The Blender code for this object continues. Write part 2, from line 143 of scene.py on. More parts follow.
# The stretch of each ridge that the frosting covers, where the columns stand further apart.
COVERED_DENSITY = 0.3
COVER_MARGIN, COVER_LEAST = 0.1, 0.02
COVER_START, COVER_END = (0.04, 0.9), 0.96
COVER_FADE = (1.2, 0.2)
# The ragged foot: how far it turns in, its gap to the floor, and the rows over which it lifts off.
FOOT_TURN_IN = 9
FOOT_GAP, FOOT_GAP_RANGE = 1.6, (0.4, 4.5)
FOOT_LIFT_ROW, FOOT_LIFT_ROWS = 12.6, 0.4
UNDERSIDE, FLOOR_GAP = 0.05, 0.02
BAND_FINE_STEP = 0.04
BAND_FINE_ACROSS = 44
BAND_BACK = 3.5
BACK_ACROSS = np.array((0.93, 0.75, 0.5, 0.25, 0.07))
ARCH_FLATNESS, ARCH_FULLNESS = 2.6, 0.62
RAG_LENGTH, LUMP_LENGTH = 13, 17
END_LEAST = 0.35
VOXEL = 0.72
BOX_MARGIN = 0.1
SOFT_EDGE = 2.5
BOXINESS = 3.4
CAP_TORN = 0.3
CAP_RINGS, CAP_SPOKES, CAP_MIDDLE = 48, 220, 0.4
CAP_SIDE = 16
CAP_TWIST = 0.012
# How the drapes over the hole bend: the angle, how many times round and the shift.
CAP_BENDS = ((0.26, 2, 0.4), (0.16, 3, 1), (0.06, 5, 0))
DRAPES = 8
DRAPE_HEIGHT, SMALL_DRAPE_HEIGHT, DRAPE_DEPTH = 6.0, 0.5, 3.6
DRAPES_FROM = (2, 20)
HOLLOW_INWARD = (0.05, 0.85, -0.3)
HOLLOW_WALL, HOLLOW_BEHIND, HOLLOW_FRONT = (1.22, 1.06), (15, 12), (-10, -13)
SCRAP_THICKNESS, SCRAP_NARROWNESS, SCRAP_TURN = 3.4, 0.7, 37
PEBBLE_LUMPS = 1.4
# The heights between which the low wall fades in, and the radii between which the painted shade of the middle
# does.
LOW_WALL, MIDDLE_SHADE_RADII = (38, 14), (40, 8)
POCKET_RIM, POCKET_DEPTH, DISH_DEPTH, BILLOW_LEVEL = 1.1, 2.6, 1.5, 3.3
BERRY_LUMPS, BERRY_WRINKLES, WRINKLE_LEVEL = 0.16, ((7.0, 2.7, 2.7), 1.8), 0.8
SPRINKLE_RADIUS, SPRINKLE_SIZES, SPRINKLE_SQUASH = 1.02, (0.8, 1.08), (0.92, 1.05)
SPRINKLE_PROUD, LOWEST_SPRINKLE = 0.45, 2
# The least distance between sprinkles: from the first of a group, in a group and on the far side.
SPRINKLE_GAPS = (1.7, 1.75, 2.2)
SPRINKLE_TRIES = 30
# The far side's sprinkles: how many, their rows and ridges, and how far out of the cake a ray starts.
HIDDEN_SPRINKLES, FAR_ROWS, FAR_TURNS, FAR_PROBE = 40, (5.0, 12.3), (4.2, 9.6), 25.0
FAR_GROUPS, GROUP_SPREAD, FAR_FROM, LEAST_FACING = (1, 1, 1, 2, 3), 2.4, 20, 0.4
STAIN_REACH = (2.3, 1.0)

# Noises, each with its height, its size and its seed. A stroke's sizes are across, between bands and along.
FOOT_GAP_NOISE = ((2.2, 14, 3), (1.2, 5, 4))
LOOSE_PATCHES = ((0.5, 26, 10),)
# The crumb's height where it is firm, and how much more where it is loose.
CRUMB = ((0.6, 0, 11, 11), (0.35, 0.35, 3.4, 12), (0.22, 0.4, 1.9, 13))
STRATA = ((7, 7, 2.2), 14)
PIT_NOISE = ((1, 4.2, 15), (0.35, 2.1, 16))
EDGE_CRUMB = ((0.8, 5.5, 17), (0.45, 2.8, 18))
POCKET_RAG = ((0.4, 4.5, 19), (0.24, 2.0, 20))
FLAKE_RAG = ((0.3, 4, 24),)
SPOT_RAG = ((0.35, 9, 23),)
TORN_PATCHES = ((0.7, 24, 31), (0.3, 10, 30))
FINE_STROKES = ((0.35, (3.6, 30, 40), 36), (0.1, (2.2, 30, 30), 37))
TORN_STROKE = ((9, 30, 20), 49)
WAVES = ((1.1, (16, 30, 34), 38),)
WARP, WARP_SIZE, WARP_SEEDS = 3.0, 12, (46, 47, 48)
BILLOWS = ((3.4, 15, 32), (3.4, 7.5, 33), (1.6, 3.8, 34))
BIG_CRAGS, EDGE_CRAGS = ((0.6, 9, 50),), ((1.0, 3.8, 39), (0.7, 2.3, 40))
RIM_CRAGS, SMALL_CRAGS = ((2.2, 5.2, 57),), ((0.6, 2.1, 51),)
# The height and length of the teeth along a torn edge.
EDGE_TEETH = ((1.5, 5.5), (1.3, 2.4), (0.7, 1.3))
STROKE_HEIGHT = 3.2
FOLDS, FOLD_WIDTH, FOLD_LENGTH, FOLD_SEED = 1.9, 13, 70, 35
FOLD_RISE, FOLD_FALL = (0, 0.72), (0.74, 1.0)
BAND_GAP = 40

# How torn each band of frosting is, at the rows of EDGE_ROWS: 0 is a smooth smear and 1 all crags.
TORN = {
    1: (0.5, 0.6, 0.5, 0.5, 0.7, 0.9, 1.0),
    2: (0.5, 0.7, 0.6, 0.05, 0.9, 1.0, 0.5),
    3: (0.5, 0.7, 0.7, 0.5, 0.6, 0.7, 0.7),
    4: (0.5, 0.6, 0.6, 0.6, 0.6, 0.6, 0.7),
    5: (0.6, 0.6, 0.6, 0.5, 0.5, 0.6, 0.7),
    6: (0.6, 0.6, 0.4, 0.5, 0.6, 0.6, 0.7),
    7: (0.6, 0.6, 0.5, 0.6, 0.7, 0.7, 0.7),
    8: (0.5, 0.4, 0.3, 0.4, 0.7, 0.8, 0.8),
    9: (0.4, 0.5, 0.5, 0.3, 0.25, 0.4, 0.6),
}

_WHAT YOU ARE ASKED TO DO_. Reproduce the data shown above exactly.

_WRITTEN SOLUTION_.
The Blender code for this object continues. Write part 2, from line 143 of scene.py on. More parts follow.
# The stretch of each ridge that the frosting covers, where the columns stand further apart.
COVERED_DENSITY = 0.3
COVER_MARGIN, COVER_LEAST = 0.1, 0.02
COVER_START, COVER_END = (0.04, 0.9), 0.96
COVER_FADE = (1.2, 0.2)
# The ragged foot: how far it turns in, its gap to the floor, and the rows over which it lifts off.
FOOT_TURN_IN = 9
FOOT_GAP, FOOT_GAP_RANGE = 1.6, (0.4, 4.5)
FOOT_LIFT_ROW, FOOT_LIFT_ROWS = 12.6, 0.4
UNDERSIDE, FLOOR_GAP = 0.05, 0.02
BAND_FINE_STEP = 0.04
BAND_FINE_ACROSS = 44
BAND_BACK = 3.5
BACK_ACROSS = np.array((0.93, 0.75, 0.5, 0.25, 0.07))
ARCH_FLATNESS, ARCH_FULLNESS = 2.6, 0.62
RAG_LENGTH, LUMP_LENGTH = 13, 17
END_LEAST = 0.35
VOXEL = 0.72
BOX_MARGIN = 0.1
SOFT_EDGE = 2.5
BOXINESS = 3.4
CAP_TORN = 0.3
CAP_RINGS, CAP_SPOKES, CAP_MIDDLE = 48, 220, 0.4
CAP_SIDE = 16
CAP_TWIST = 0.012
# How the drapes over the hole bend: the angle, how many times round and the shift.
CAP_BENDS = ((0.26, 2, 0.4), (0.16, 3, 1), (0.06, 5, 0))
DRAPES = 8
DRAPE_HEIGHT, SMALL_DRAPE_HEIGHT, DRAPE_DEPTH = 6.0, 0.5, 3.6
DRAPES_FROM = (2, 20)
HOLLOW_INWARD = (0.05, 0.85, -0.3)
HOLLOW_WALL, HOLLOW_BEHIND, HOLLOW_FRONT = (1.22, 1.06), (15, 12), (-10, -13)
SCRAP_THICKNESS, SCRAP_NARROWNESS, SCRAP_TURN = 3.4, 0.7, 37
PEBBLE_LUMPS = 1.4
# The heights between which the low wall fades in, and the radii between which the painted shade of the middle
# does.
LOW_WALL, MIDDLE_SHADE_RADII = (38, 14), (40, 8)
POCKET_RIM, POCKET_DEPTH, DISH_DEPTH, BILLOW_LEVEL = 1.1, 2.6, 1.5, 3.3
BERRY_LUMPS, BERRY_WRINKLES, WRINKLE_LEVEL = 0.16, ((7.0, 2.7, 2.7), 1.8), 0.8
SPRINKLE_RADIUS, SPRINKLE_SIZES, SPRINKLE_SQUASH = 1.02, (0.8, 1.08), (0.92, 1.05)
SPRINKLE_PROUD, LOWEST_SPRINKLE = 0.45, 2
# The least distance between sprinkles: from the first of a group, in a group and on the far side.
SPRINKLE_GAPS = (1.7, 1.75, 2.2)
SPRINKLE_TRIES = 30
# The far side's sprinkles: how many, their rows and ridges, and how far out of the cake a ray starts.
HIDDEN_SPRINKLES, FAR_ROWS, FAR_TURNS, FAR_PROBE = 40, (5.0, 12.3), (4.2, 9.6), 25.0
FAR_GROUPS, GROUP_SPREAD, FAR_FROM, LEAST_FACING = (1, 1, 1, 2, 3), 2.4, 20, 0.4
STAIN_REACH = (2.3, 1.0)

# Noises, each with its height, its size and its seed. A stroke's sizes are across, between bands and along.
FOOT_GAP_NOISE = ((2.2, 14, 3), (1.2, 5, 4))
LOOSE_PATCHES = ((0.5, 26, 10),)
# The crumb's height where it is firm, and how much more where it is loose.
CRUMB = ((0.6, 0, 11, 11), (0.35, 0.35, 3.4, 12), (0.22, 0.4, 1.9, 13))
STRATA = ((7, 7, 2.2), 14)
PIT_NOISE = ((1, 4.2, 15), (0.35, 2.1, 16))
EDGE_CRUMB = ((0.8, 5.5, 17), (0.45, 2.8, 18))
POCKET_RAG = ((0.4, 4.5, 19), (0.24, 2.0, 20))
FLAKE_RAG = ((0.3, 4, 24),)
SPOT_RAG = ((0.35, 9, 23),)
TORN_PATCHES = ((0.7, 24, 31), (0.3, 10, 30))
FINE_STROKES = ((0.35, (3.6, 30, 40), 36), (0.1, (2.2, 30, 30), 37))
TORN_STROKE = ((9, 30, 20), 49)
WAVES = ((1.1, (16, 30, 34), 38),)
WARP, WARP_SIZE, WARP_SEEDS = 3.0, 12, (46, 47, 48)
BILLOWS = ((3.4, 15, 32), (3.4, 7.5, 33), (1.6, 3.8, 34))
BIG_CRAGS, EDGE_CRAGS = ((0.6, 9, 50),), ((1.0, 3.8, 39), (0.7, 2.3, 40))
RIM_CRAGS, SMALL_CRAGS = ((2.2, 5.2, 57),), ((0.6, 2.1, 51),)
# The height and length of the teeth along a torn edge.
EDGE_TEETH = ((1.5, 5.5), (1.3, 2.4), (0.7, 1.3))
STROKE_HEIGHT = 3.2
FOLDS, FOLD_WIDTH, FOLD_LENGTH, FOLD_SEED = 1.9, 13, 70, 35
FOLD_RISE, FOLD_FALL = (0, 0.72), (0.74, 1.0)
BAND_GAP = 40

# How torn each band of frosting is, at the rows of EDGE_ROWS: 0 is a smooth smear and 1 all crags.
TORN = {
    1: (0.5, 0.6, 0.5, 0.5, 0.7, 0.9, 1.0),
    2: (0.5, 0.7, 0.6, 0.05, 0.9, 1.0, 0.5),
    3: (0.5, 0.7, 0.7, 0.5, 0.6, 0.7, 0.7),
    4: (0.5, 0.6, 0.6, 0.6, 0.6, 0.6, 0.7),
    5: (0.6, 0.6, 0.6, 0.5, 0.5, 0.6, 0.7),
    6: (0.6, 0.6, 0.4, 0.5, 0.6, 0.6, 0.7),
    7: (0.6, 0.6, 0.5, 0.6, 0.7, 0.7, 0.7),
    8: (0.5, 0.4, 0.3, 0.4, 0.7, 0.8, 0.8),
    9: (0.4, 0.5, 0.5, 0.3, 0.25, 0.4, 0.6),
}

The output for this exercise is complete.